→ WHAT YOU ARE ASKED TO DO:
The data below is to be returned in full and exactly.

= = = = = = =

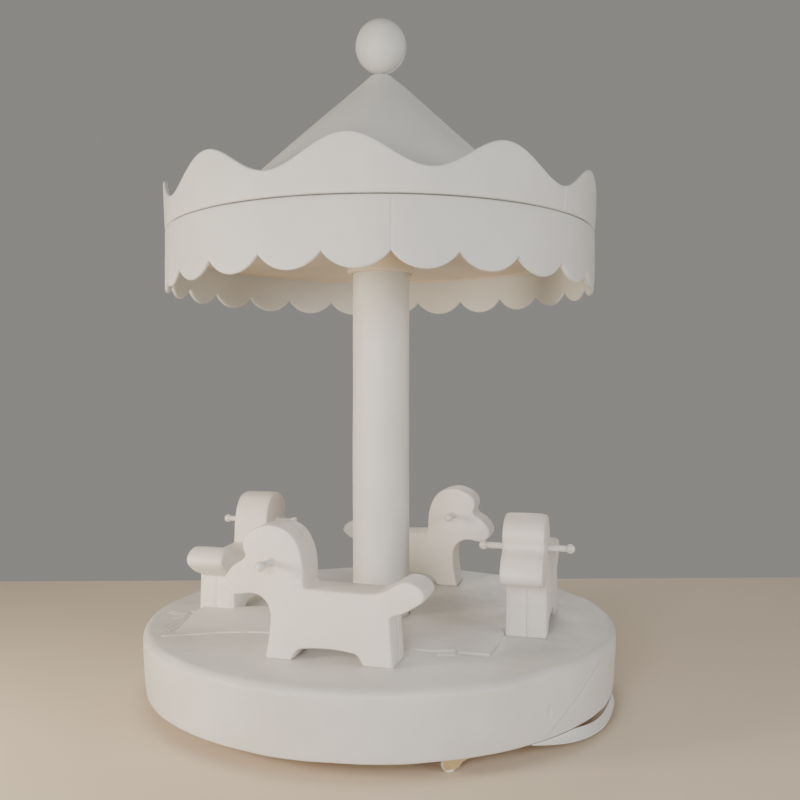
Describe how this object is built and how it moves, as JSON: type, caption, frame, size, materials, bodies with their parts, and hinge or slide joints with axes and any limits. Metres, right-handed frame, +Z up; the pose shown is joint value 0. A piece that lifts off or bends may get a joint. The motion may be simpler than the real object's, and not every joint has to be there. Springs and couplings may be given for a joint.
{
  "type": "soft play carousel",
  "caption": "Padded children's carousel: a round turning deck with ride-on ponies around a column, under a scalloped canopy with a cone roof and ball.",
  "frame": {"origin": "on the floor, on the vertical axis that the carousel turns about", "axes": "+Z up along that axis, -Y towards the viewer of the front, +X to that viewer's right"},
  "size_m": [1.5, 1.5, 2.162],
  "materials": {
    "white_vinyl": "matte, fine leather-like grain",
    "foam": "open-cell foam",
    "plywood": "plain plywood",
    "painted_steel": "dark grey paint",
    "bearing_steel": "bright turned steel",
    "yellow_zinc": "yellow zinc plating",
    "cream_nylon": "cream nylon",
    "white_plastic": "satin white plastic",
    "black_rubber": "matte black rubber"
  },
  "bodies": {
    "stand": {"grip_pad": "black_rubber", "floor_plate": "painted_steel", "spindle_post": "bearing_steel", "bearing_lower_ring": "bearing_steel"},
    "ball_cage": {"ball_cage": "bearing_steel"},
    "carousel": {"bearing_upper_ring": "bearing_steel", "deck_board": "plywood", "rim_hoop": "plywood", "deck_foam": "foam", "deck_cover": "white_vinyl", "hem_flap": "white_vinyl", "castor_plate_1": "yellow_zinc", "castor_plate_2": "yellow_zinc", "castor_plate_3": "yellow_zinc", "castor_plate_4": "yellow_zinc", "mast_tube": "painted_steel", "mast_flange": "painted_steel", "mast_bolts": "yellow_zinc", "mast_bushing": "cream_nylon", "column_foam": "foam", "column_cover": "white_vinyl", "ceiling_collar": "white_vinyl", "ceiling_panel": "plywood", "canopy_hub": "painted_steel", "hub_bolts": "yellow_zinc", "valance_band": "white_vinyl", "crown_band": "white_vinyl", "roof_cover": "white_vinyl", "roof_frame": "plywood", "mast_cap": "white_plastic", "finial_rod": "bearing_steel", "finial_ball": "white_vinyl", "pony_1_cover": "white_vinyl", "pony_1_core": "foam", "pony_1_spine": "plywood", "pony_1_handle": "white_plastic", "pony_1_knob": "white_plastic", "pony_2_cover": "white_vinyl", "pony_2_core": "foam", "pony_2_spine": "plywood", "pony_2_handle": "white_plastic", "pony_2_knob": "white_plastic", "pony_3_cover": "white_vinyl", "pony_3_core": "foam", "pony_3_spine": "plywood", "pony_3_handle": "white_plastic", "pony_3_knob": "white_plastic", "pony_4_cover": "white_vinyl", "pony_4_core": "foam", "pony_4_spine": "plywood", "pony_4_handle": "white_plastic", "pony_4_knob": "white_plastic"},
    "castor_fork_1": {"castor_fork_1": "yellow_zinc"},
    "castor_wheel_1": {"castor_wheel_1": "cream_nylon"},
    "castor_fork_2": {"castor_fork_2": "yellow_zinc"},
    "castor_wheel_2": {"castor_wheel_2": "cream_nylon"},
    "castor_fork_3": {"castor_fork_3": "yellow_zinc"},
    "castor_wheel_3": {"castor_wheel_3": "cream_nylon"},
    "castor_fork_4": {"castor_fork_4": "yellow_zinc"},
    "castor_wheel_4": {"castor_wheel_4": "cream_nylon"}
  },
  "joints": [
    {"name": "platform_spin", "type": "hinge", "parent": "stand", "child": "carousel", "pos_m": [0, 0, 0], "axis": [0, 0, 1], "continuous": true},
    {"name": "cage_spin", "type": "hinge", "parent": "stand", "child": "ball_cage", "pos_m": [0, 0, 0.0363], "axis": [0, 0, 1], "continuous": true},
    {"name": "castor_1_swivel", "type": "hinge", "parent": "carousel", "child": "castor_fork_1", "pos_m": [0.19881, -0.67117, 0.0468], "axis": [0, 0, 1], "continuous": true},
    {"name": "castor_1_roll", "type": "hinge", "parent": "castor_fork_1", "child": "castor_wheel_1", "pos_m": [0.17005, -0.67969, 0.02], "axis": [0.284, -0.9588, 0], "continuous": true},
    {"name": "castor_2_swivel", "type": "hinge", "parent": "carousel", "child": "castor_fork_2", "pos_m": [0.67117, 0.19881, 0.0468], "axis": [0, 0, 1], "continuous": true},
    {"name": "castor_2_roll", "type": "hinge", "parent": "castor_fork_2", "child": "castor_wheel_2", "pos_m": [0.67969, 0.17005, 0.02], "axis": [0.9588, 0.284, 0], "continuous": true},
    {"name": "castor_3_swivel", "type": "hinge", "parent": "carousel", "child": "castor_fork_3", "pos_m": [-0.19881, 0.67117, 0.0468], "axis": [0, 0, 1], "continuous": true},
    {"name": "castor_3_roll", "type": "hinge", "parent": "castor_fork_3", "child": "castor_wheel_3", "pos_m": [-0.17005, 0.67969, 0.02], "axis": [-0.284, 0.9588, 0], "continuous": true},
    {"name": "castor_4_swivel", "type": "hinge", "parent": "carousel", "child": "castor_fork_4", "pos_m": [-0.67117, -0.19881, 0.0468], "axis": [0, 0, 1], "continuous": true},
    {"name": "castor_4_roll", "type": "hinge", "parent": "castor_fork_4", "child": "castor_wheel_4", "pos_m": [-0.67969, -0.17005, 0.02], "axis": [-0.9588, -0.284, 0], "continuous": true}
  ],
  "couplings": [
    {"joint": "cage_spin", "follows": "platform_spin", "ratio": 0.5},
    {"joint": "castor_1_roll", "follows": "platform_spin", "ratio": -35},
    {"joint": "castor_2_roll", "follows": "platform_spin", "ratio": -35},
    {"joint": "castor_3_roll", "follows": "platform_spin", "ratio": -35},
    {"joint": "castor_4_roll", "follows": "platform_spin", "ratio": -35}
  ]
}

= = = = = = =

→ EXERCISE ANSWER:
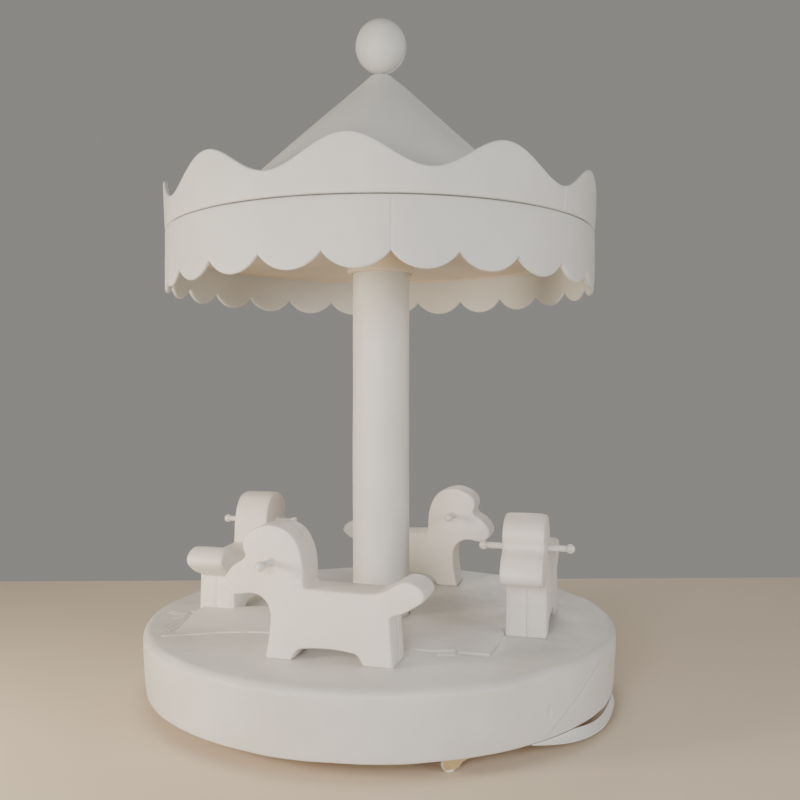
Describe how this object is built and how it moves, as JSON: type, caption, frame, size, materials, bodies with their parts, and hinge or slide joints with axes and any limits. Metres, right-handed frame, +Z up; the pose shown is joint value 0. A piece that lifts off or bends may get a joint. The motion may be simpler than the real object's, and not every joint has to be there. Springs and couplings may be given for a joint.
{
  "type": "soft play carousel",
  "caption": "Padded children's carousel: a round turning deck with ride-on ponies around a column, under a scalloped canopy with a cone roof and ball.",
  "frame": {"origin": "on the floor, on the vertical axis that the carousel turns about", "axes": "+Z up along that axis, -Y towards the viewer of the front, +X to that viewer's right"},
  "size_m": [1.5, 1.5, 2.162],
  "materials": {
    "white_vinyl": "matte, fine leather-like grain",
    "foam": "open-cell foam",
    "plywood": "plain plywood",
    "painted_steel": "dark grey paint",
    "bearing_steel": "bright turned steel",
    "yellow_zinc": "yellow zinc plating",
    "cream_nylon": "cream nylon",
    "white_plastic": "satin white plastic",
    "black_rubber": "matte black rubber"
  },
  "bodies": {
    "stand": {"grip_pad": "black_rubber", "floor_plate": "painted_steel", "spindle_post": "bearing_steel", "bearing_lower_ring": "bearing_steel"},
    "ball_cage": {"ball_cage": "bearing_steel"},
    "carousel": {"bearing_upper_ring": "bearing_steel", "deck_board": "plywood", "rim_hoop": "plywood", "deck_foam": "foam", "deck_cover": "white_vinyl", "hem_flap": "white_vinyl", "castor_plate_1": "yellow_zinc", "castor_plate_2": "yellow_zinc", "castor_plate_3": "yellow_zinc", "castor_plate_4": "yellow_zinc", "mast_tube": "painted_steel", "mast_flange": "painted_steel", "mast_bolts": "yellow_zinc", "mast_bushing": "cream_nylon", "column_foam": "foam", "column_cover": "white_vinyl", "ceiling_collar": "white_vinyl", "ceiling_panel": "plywood", "canopy_hub": "painted_steel", "hub_bolts": "yellow_zinc", "valance_band": "white_vinyl", "crown_band": "white_vinyl", "roof_cover": "white_vinyl", "roof_frame": "plywood", "mast_cap": "white_plastic", "finial_rod": "bearing_steel", "finial_ball": "white_vinyl", "pony_1_cover": "white_vinyl", "pony_1_core": "foam", "pony_1_spine": "plywood", "pony_1_handle": "white_plastic", "pony_1_knob": "white_plastic", "pony_2_cover": "white_vinyl", "pony_2_core": "foam", "pony_2_spine": "plywood", "pony_2_handle": "white_plastic", "pony_2_knob": "white_plastic", "pony_3_cover": "white_vinyl", "pony_3_core": "foam", "pony_3_spine": "plywood", "pony_3_handle": "white_plastic", "pony_3_knob": "white_plastic", "pony_4_cover": "white_vinyl", "pony_4_core": "foam", "pony_4_spine": "plywood", "pony_4_handle": "white_plastic", "pony_4_knob": "white_plastic"},
    "castor_fork_1": {"castor_fork_1": "yellow_zinc"},
    "castor_wheel_1": {"castor_wheel_1": "cream_nylon"},
    "castor_fork_2": {"castor_fork_2": "yellow_zinc"},
    "castor_wheel_2": {"castor_wheel_2": "cream_nylon"},
    "castor_fork_3": {"castor_fork_3": "yellow_zinc"},
    "castor_wheel_3": {"castor_wheel_3": "cream_nylon"},
    "castor_fork_4": {"castor_fork_4": "yellow_zinc"},
    "castor_wheel_4": {"castor_wheel_4": "cream_nylon"}
  },
  "joints": [
    {"name": "platform_spin", "type": "hinge", "parent": "stand", "child": "carousel", "pos_m": [0, 0, 0], "axis": [0, 0, 1], "continuous": true},
    {"name": "cage_spin", "type": "hinge", "parent": "stand", "child": "ball_cage", "pos_m": [0, 0, 0.0363], "axis": [0, 0, 1], "continuous": true},
    {"name": "castor_1_swivel", "type": "hinge", "parent": "carousel", "child": "castor_fork_1", "pos_m": [0.19881, -0.67117, 0.0468], "axis": [0, 0, 1], "continuous": true},
    {"name": "castor_1_roll", "type": "hinge", "parent": "castor_fork_1", "child": "castor_wheel_1", "pos_m": [0.17005, -0.67969, 0.02], "axis": [0.284, -0.9588, 0], "continuous": true},
    {"name": "castor_2_swivel", "type": "hinge", "parent": "carousel", "child": "castor_fork_2", "pos_m": [0.67117, 0.19881, 0.0468], "axis": [0, 0, 1], "continuous": true},
    {"name": "castor_2_roll", "type": "hinge", "parent": "castor_fork_2", "child": "castor_wheel_2", "pos_m": [0.67969, 0.17005, 0.02], "axis": [0.9588, 0.284, 0], "continuous": true},
    {"name": "castor_3_swivel", "type": "hinge", "parent": "carousel", "child": "castor_fork_3", "pos_m": [-0.19881, 0.67117, 0.0468], "axis": [0, 0, 1], "continuous": true},
    {"name": "castor_3_roll", "type": "hinge", "parent": "castor_fork_3", "child": "castor_wheel_3", "pos_m": [-0.17005, 0.67969, 0.02], "axis": [-0.284, 0.9588, 0], "continuous": true},
    {"name": "castor_4_swivel", "type": "hinge", "parent": "carousel", "child": "castor_fork_4", "pos_m": [-0.67117, -0.19881, 0.0468], "axis": [0, 0, 1], "continuous": true},
    {"name": "castor_4_roll", "type": "hinge", "parent": "castor_fork_4", "child": "castor_wheel_4", "pos_m": [-0.67969, -0.17005, 0.02], "axis": [-0.9588, -0.284, 0], "continuous": true}
  ],
  "couplings": [
    {"joint": "cage_spin", "follows": "platform_spin", "ratio": 0.5},
    {"joint": "castor_1_roll", "follows": "platform_spin", "ratio": -35},
    {"joint": "castor_2_roll", "follows": "platform_spin", "ratio": -35},
    {"joint": "castor_3_roll", "follows": "platform_spin", "ratio": -35},
    {"joint": "castor_4_roll", "follows": "platform_spin", "ratio": -35}
  ]
}